In one illustrated embodiment of the invention, the basic method summarized
above is employed to choose amplitudes, frequencies, and phases
corresponding to the largest peaks in a periodogram of the measured
signal, independently of the speech state. In order to reconstruct the
speech waveform, the amplitudes, frequencies, and phases of the sine waves
estimated on one frame are matched and allowed to continuously evolve into
the corresponding parameter set on the successive frame. Because the
number of estimated peaks are not constant and slowly varying, the
matching process is not straightforward. Rapidly varying regions of speech
such as unvoiced/voiced transitions can result in large changes in both
the location and number of peaks. To account for such rapid movements in
spectral energy, the concept of "birth" and "death" of sinusoidal
components is employed in a nearest-neighbor matching method based on the
frequencies estimated on each frame. If a new peak appears, a "birth" is
said to occur and a new track is initiated. If an old peak is not matched,
a "death" said to occur and the corresponding track is allowed to decay to
zero. Once the parameters on successive frames have been matched, phase
continuity of each sinusoidal component is ensured by unwrapping the
phase. In one preferred embodiment the phase is unwrapped using a cubic
phase interpolation function having parameter values that are chosen to
satisfy the measured phase and frequency constraints at the frame
boundaries while maintaining maximal smoothness over the frame duration.
Finally, the corresponding sinusoidal amplitudes are simply interpolated
in a linear manner across each frame.
In speech coding applications, pitch estimates are used to establish a set
of harmonic frequency bins to which the frequency components are assigned.
(Pitch is used herein to mean the fundamental rate at which a speaker's
vocal cords are vibrating). The amplitudes of the components can be coded
directly using adaptive pulse code modulation (ADPCM) across frequency or
indirectly using linear predictive coding. In each harmonic frequency bin
the peak having the largest amplitude is selected and assigned to the
frequency at the center of the bin. This results in a harmonic series
based upon the coded pitch period. The phases can then be coded by using
the frequencies to predict phase at the end of the frame, unwrapping the
measured phase with respect to this prediction and then coding the phase
residual using 4 bits per phase peak. If there are not enough bits
available to code all of the phase peaks (e.g. for low-pitch speakers),
phase tracks for the high frequency peaks can be artificially generated.

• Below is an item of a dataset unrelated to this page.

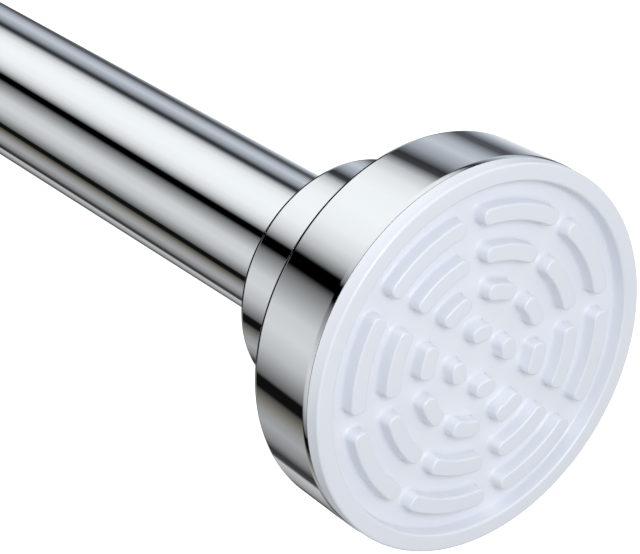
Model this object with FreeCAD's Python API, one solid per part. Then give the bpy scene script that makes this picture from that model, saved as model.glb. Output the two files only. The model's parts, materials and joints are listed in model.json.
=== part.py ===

In one preferred embodiment, this is done by translating the frequency
tracks of the base band peaks to the high frequency of the uncoded phase
peaks. This new coding scheme has the important property of adaptively
allocating the bits for each speaker and hence is self-tuning to both low-
and high-pitched speakers. Although pitch is used to provide side
information for the coding algorithm, the standard voice-excitation model
for speech is not used. This means that recourse is never made to a
voiced-unvoiced decision. As a consequence the invention is robust in
noise and can be applied at various data transmission rates simply by
changing the rules for the bit allocation.
The invention is also well-suited for time-scale modification, which is
accomplished by time-scaling the amplitudes and phases such that the
frequency variations are preserved. The time-scale at which the speech is
played back is controlled simply by changing the rate at which the matched
peaks are interpolated. This means that the time-scale can be speeded up
or slowed down by any factor and this factor can be time-varying. This
rate can be controlled by a panel knob which allows an operator complete
flexibility for varying the time-scale. There is no perceptual delay in
performing the time-scaling.
The invention will next be described in connection with certain illustrated
embodiments. However, it should be clear that various changes and
modifications can be made by those skilled in the art without departing
from the spirit and scope of the invention. For example other sampling
techniques can be substituted for the use of a variable frame length and
Hamming window. Moreover the length of such frames and windows can vary in
response to the particular application. Likewise, frequency matching can
be accomplished by various means. A variety of commercial devices are
available to perform Fourier analysis; such analysis can also be performed
by custom hardware or specially-designed programs.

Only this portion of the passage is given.